> _Collected material_
────────────────────────────────────────
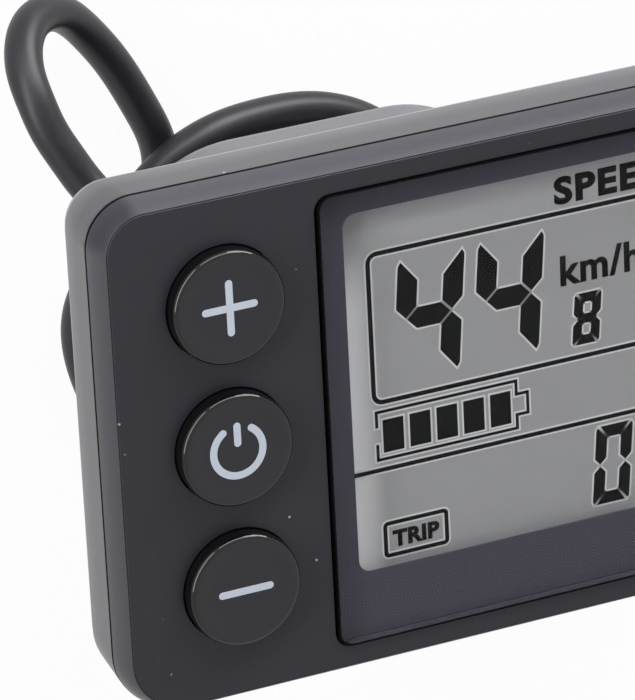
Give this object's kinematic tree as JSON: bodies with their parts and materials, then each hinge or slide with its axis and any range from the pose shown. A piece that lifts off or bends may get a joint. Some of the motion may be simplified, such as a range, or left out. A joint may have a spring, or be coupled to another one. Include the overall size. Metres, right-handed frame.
{
  "type": "e-bike display",
  "caption": "Handlebar display with a grey liquid crystal window, three round keys, a two-part bar clamp and a short lead that loops to a screw-ring plug",
  "frame": {"origin": "under the middle of the case, on the surface that the display lies on, face up; the lead and its plug are left out of the box that is centred", "axes": "+X along the handlebar, from the keys towards the window; +Y up the face; +Z out of the face"},
  "size_m": [0.082, 0.0565, 0.0426],
  "materials": {
    "front_case": "fine matte mould texture",
    "rear_case": "fine matte mould texture",
    "key_gloss": "smooth semi-gloss",
    "lens": "clear gloss",
    "dark_print": "smooth printed ink",
    "tape": "thin adhesive film",
    "black_rubber": "matte",
    "grey_silicone": "matte",
    "switch_metal": "satin",
    "display_glass": "grey liquid crystal glass",
    "white_plastic": "smooth",
    "gold_pins": "bright",
    "green_board": "solder-masked laminate",
    "chip_black": "matte",
    "capacitor_tan": "ceramic",
    "cream_plastic": "smooth",
    "wire_red": "insulation",
    "lead_jacket": "matte jacket",
    "steel": "plated"
  },
  "bodies": {
    "display": {"front_shell": "front_case", "rear_shell": "rear_case", "case_seal": "black_rubber", "case_screws": "steel", "lens": "lens", "lens_mask": "dark_print", "lens_adhesive": "tape", "key_mat": "grey_silicone", "key_switches": "switch_metal", "display_glass": "display_glass", "backlight_panel": "white_plastic", "display_holder": "white_plastic", "display_pins": "gold_pins", "circuit_board": "green_board", "processor_chip": "chip_black", "driver_chip": "chip_black", "capacitors": "capacitor_tan", "power_coil": "chip_black", "lead_socket": "cream_plastic", "lead_housing": "cream_plastic", "lead_wires": "wire_red", "inner_lead": "lead_jacket", "lead_gland": "black_rubber", "display_lead": "lead_jacket", "plug_body": "black_rubber", "plug_ring": "key_gloss", "plug_pins": "gold_pins", "clamp_strap": "rear_case", "clamp_screws": "steel", "clamp_nuts": "steel", "upper_sleeve": "black_rubber", "lower_sleeve": "black_rubber"},
    "plus_key": {"plus_button": "key_gloss", "plus_pad": "grey_silicone"},
    "power_key": {"power_button": "key_gloss", "power_pad": "grey_silicone"},
    "minus_key": {"minus_button": "key_gloss", "minus_pad": "grey_silicone"}
  },
  "joints": [
    {"name": "plus_key_press", "type": "slide", "parent": "display", "child": "plus_key", "axis": [0, 0, -1], "range_m": [0, 0.0006], "stiffness_N_per_m": 1500},
    {"name": "power_key_press", "type": "slide", "parent": "display", "child": "power_key", "axis": [0, 0, -1], "range_m": [0, 0.0006], "stiffness_N_per_m": 1500},
    {"name": "minus_key_press", "type": "slide", "parent": "display", "child": "minus_key", "axis": [0, 0, -1], "range_m": [0, 0.0006], "stiffness_N_per_m": 1500}
  ]
}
────────────────────────────────────────
> _Your goal_
Show each line of the listing that holds the string "from".

> _Solution_
Give this object's kinematic tree as JSON: bodies with their parts and materials, then each hinge or slide with its axis and any range from the pose shown. A piece that lifts off or bends may get a joint. Some of the motion may be simplified, such as a range, or left out. A joint may have a spring, or be coupled to another one. Include the overall size. Metres, right-handed frame.
  "frame": {"origin": "under the middle of the case, on the surface that the display lies on, face up; the lead and its plug are left out of the box that is centred", "axes": "+X along the handlebar, from the keys towards the window; +Y up the face; +Z out of the face"},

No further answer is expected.